The outermost layer of the Candida albicans cell wall is enriched with mannosylated glycoproteins. We have used a range of isogenic glycosylation mutants of C. albicans, which are defective to varying degrees in cell wall protein mannosylation, to investigate the role of the outermost layer of the yeast cell wall in mediating the fungicidal action of the cationic, alpha-helical antimicrobial peptide dermaseptin S3(1-16) [DsS3(1-16)]. The degree of phosphomannan loss, and concomitant reduction in surface negative charge, from the series of glycosylation mutants correlated with reduced levels of peptide binding to the cells.
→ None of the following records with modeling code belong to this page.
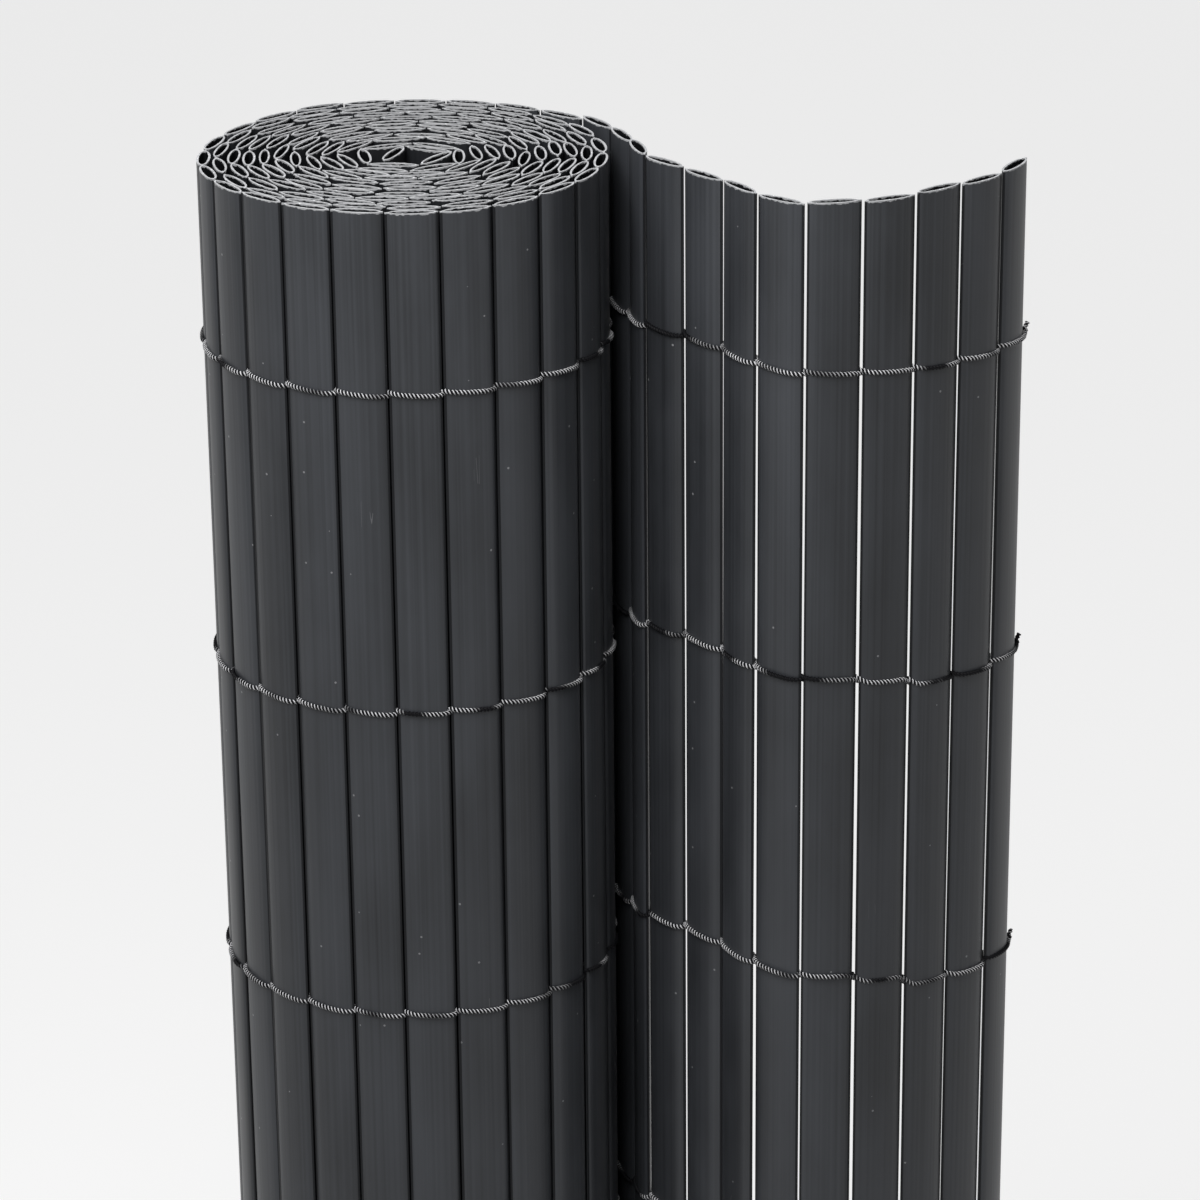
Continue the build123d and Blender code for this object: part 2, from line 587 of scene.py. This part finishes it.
def slat_plastic(settings):
    """Extruded dark plastic: streaks, cloudy marks, dust, pale rims and a tone of its own for each slat, with
    painted shade and less sheen in its bores, on its lips and on its skins inside the roll.
    """
    material, tree, shader = new_material("Slat plastic")
    wear = add_node(tree, "ShaderNodeGroup", node_tree=wear_group()).outputs
    cloudy = mixed(tree, wear["Cloud"], -0.8, 0.8)
    of_slat = mixed(tree, mesh_attribute(tree, "slat_tone"), -0.12, 0.12)
    streaky = mixed(tree, wear["Streak"], -0.5, 0.5)
    lightness = math_node(tree, "ADD", math_node(tree, "ADD", cloudy, of_slat), streaky)
    share = math_node(tree, "ADD", lightness, 0.5)
    plain = mixed_colour(tree, share, opaque(settings.colour, 0.5), opaque(settings.colour, 1.5))

    marks = math_node(tree, "MAXIMUM", wear["Speck"], math_node(tree, "MULTIPLY", wear["Scratch"], 0.4))
    mark_share = math_node(tree, "MULTIPLY", marks, 0.7)
    marked = mixed_colour(tree, mark_share, plain, opaque(settings.sawn_colour, 0.6))

    # Painted shade: the colour darkens towards a fifth of the plastic's, and the sheen drops, as far as the
    # mesh marks shade
    painted_shade = mesh_attribute(tree, "painted_shade")
    with_painted_shade = mixed_colour(tree, painted_shade, marked, opaque(settings.colour, 0.2))

    torn = noise(tree, object_place(tree), 700.0, 2.0)
    reach = math_node(tree, "MULTIPLY", mixed(tree, torn, -0.6, 2.6), settings.frayed)
    past_reach = math_node(tree, "SUBTRACT", reach, mesh_attribute(tree, "from_end"))
    frayed = ramp(tree, past_reach, 0.0, 0.0002)
    finished = mixed_colour(tree, frayed, with_painted_shade, opaque(settings.sawn_colour, 0.7))

    roughness = mixed(tree, wear["Cloud"], 0.32, 0.54)
    relief = math_node(tree, "ADD", wear["Streak"], math_node(tree, "MULTIPLY", marks, 0.6))
    finish_shader(tree, shader, finished, roughness, relief, strength=0.35, distance=0.00005)
    tree.links.new(mixed(tree, painted_shade, 0.35, 0.1), shader.inputs["Specular IOR Level"])
    return material


def sawn_plastic(settings):
    """The cut ends: paler, dull and torn by the saw."""
    material, tree, shader = new_material("Sawn plastic")
    wear = add_node(
        tree,
        "ShaderNodeGroup",
        {"Streak scale": 2600.0, "Cloud scale": 420.0, "Speck scale": 900.0, "Speck size": 0.25},
        node_tree=wear_group(),
    ).outputs
    dull, bright, brightest = (opaque(settings.sawn_colour, share) for share in (0.55, 1.45, 1.9))
    plain = mixed_colour(tree, wear["Cloud"], dull, bright)
    marked = mixed_colour(tree, wear["Speck"], plain, brightest)
    roughness = mixed(tree, wear["Streak"], 0.5, 0.75)
    finish_shader(tree, shader, marked, roughness, wear["Streak"], strength=0.5, distance=0.0001)
    return material


def cord_filament(settings):
    """Dull black twisted filament, with painted glints: pale dashes in patches on the plies' crests, which
    stand in for the light's reflection.
    """
    material, tree, shader = new_material("Cord filament")
    place = object_place(tree)
    thread = noise(tree, place, 1500.0, 2.0)
    # Painted glints: pale dashes where a ply's crest faces out, in patches, in place of the light's
    # reflection on the glossy cord
    crest = ramp(tree, mesh_attribute(tree, "ply_crest"), 0.7, 0.8)
    bright = ramp(tree, noise(tree, place, 55.0, 1.0), 0.4, 0.52)
    on_crest = math_node(tree, "MULTIPLY", crest, bright)
    shown = math_node(tree, "MULTIPLY", on_crest, mixed(tree, thread, 0.3, 1.2))
    plain = mixed_colour(tree, thread, opaque(settings.colour, 0.5), opaque(settings.colour, 1.8))
    with_painted_glints = mixed_colour(tree, shown, plain, opaque(settings.painted_glint_colour))
    roughness = mixed(tree, thread, 0.45, 0.65)
    finish_shader(tree, shader, with_painted_glints, roughness, thread, strength=0.3, distance=0.00008)
    shader.inputs["Specular IOR Level"].default_value = 0.12
    return material


# Slats


def eased(share):
    """A share of 0 to 1 that starts and ends gently."""
    share = min(1.0, max(0.0, share))
    return share * share * (3 - 2 * share)


def edge_sharpness(settings, share):
    """How sharply the slat's outline closes, from the rounded edge at -1 to the pinched edge at 1."""
    return settings.rounded_edge + (settings.pinched_edge - settings.rounded_edge) * (1 + share) / 2


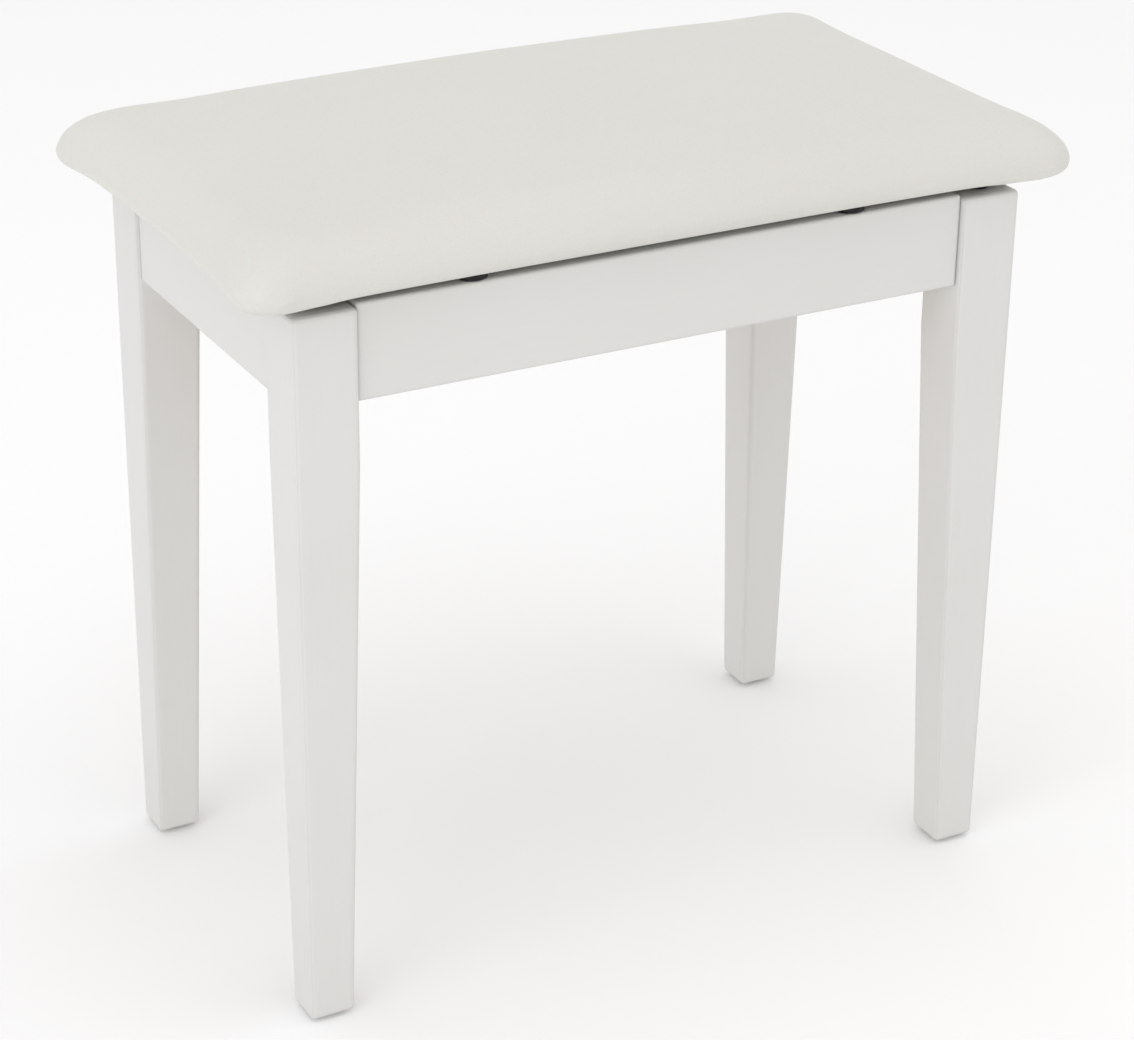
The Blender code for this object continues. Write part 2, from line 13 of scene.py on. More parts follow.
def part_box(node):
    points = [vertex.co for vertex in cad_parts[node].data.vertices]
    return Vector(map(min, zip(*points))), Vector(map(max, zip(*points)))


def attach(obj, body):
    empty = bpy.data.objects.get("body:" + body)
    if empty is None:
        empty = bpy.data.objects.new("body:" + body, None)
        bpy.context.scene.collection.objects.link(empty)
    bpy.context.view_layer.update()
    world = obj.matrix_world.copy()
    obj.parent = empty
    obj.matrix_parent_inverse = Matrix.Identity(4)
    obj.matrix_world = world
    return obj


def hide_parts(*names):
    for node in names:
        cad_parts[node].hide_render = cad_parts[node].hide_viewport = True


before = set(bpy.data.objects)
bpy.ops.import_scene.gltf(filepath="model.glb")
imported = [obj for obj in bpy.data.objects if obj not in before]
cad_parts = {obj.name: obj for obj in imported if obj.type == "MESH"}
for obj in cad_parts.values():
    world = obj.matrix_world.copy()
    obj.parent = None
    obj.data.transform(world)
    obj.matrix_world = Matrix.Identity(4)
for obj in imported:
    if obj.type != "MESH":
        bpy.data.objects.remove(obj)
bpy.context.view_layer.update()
bpy.context.scene.view_settings.view_transform = "Standard"


# ---------- legs and aprons ----------
# Beech legs and rails, sprayed with satin white lacquer over primer.  The rails
# butt against the legs, so each joint shows as a fine shadow line.

CORNERS = {                   # each corner's side along X and Y
    "front_left": (-1, -1), "front_right": (1, -1), "rear_left": (-1, 1), "rear_right": (1, 1)}
LACQUER_LIGHT = "#DBDAD8"
LACQUER_DEEP = "#D6D5D2"
LACQUER_WORN = "#CFCBC3"
GRAIN_PITCH = 0.0014          # pores that still show through the lacquer
GRAIN_STRETCH = 22.0          # a pore's length over its width
PEEL_SIZE = 0.0022            # the sprayed coat's orange peel
EDGE_RADIUS = 0.0016          # how far the lacquer's light rolls round an arris


def linear(colour):
    """An sRGB hex colour as linear RGBA, by the sRGB transfer curve."""
    c = np.array([int(colour[i:i + 2], 16) for i in (1, 3, 5)]) / 255
    rgb = np.where(c <= 0.04045, c / 12.92, ((c + 0.055) / 1.055) ** 2.4)
    return (*(float(v) for v in rgb), 1.0)


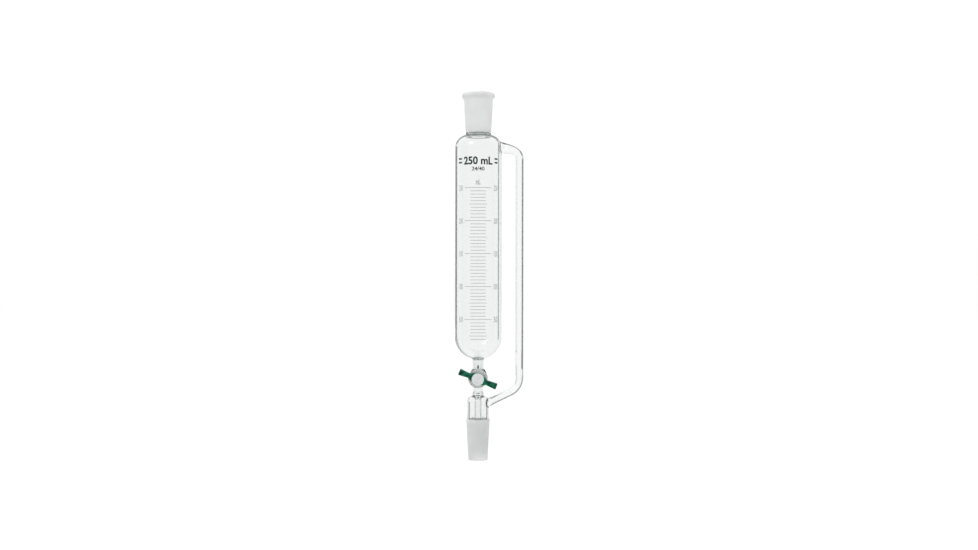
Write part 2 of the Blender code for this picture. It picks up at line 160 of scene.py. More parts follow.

In turn, the reduced peptide binding correlated with enhanced resistance to DsS3(1-16). To ascertain whether DsS3(1-16) binds to negatively charged phosphate, we studied the effect of exogenous glucosamine 6-phosphate, and glucosamine hydrochloride as a negative control, on the antifungal efficacy of DsS3(1-16). Glucosamine 6-phosphate retarded the efficacy of DsS3(1-16), and this was attributed to the presence of phosphate, because addition of identical concentrations of glucosamine hydrochloride had little detrimental effect on peptide efficacy. Fluorescence microscopy with DsS3(1-16) tagged with fluorescein revealed that the peptide binds to the outer surface of the yeast cell, supporting our previous conclusion that the presence of exterior phosphomannan is a major determinant of the antifungal potency of DsS3(1-16). The binding of the peptide to the cell surface was a transient event that was followed by apparent localization of DsS3(1-16) in the vacuole or dissemination throughout the entire cytosol. The presence of glucosamine 6-phosphate clearly reduced the proportion of cells in the population that showed complete cytosolic staining, implying that the binding and entry of the peptide into the cytosol is significantly reduced due to the exogenous phosphate sequestering the peptide and reducing the amount of peptide able to bind to the surface phosphomannan. In conclusion, we present evidence that an antimicrobial peptide, similar to those employed by cells of the human immune system, has evolved to recognize molecular patterns on the surface of pathogens in order to maximize efficacy.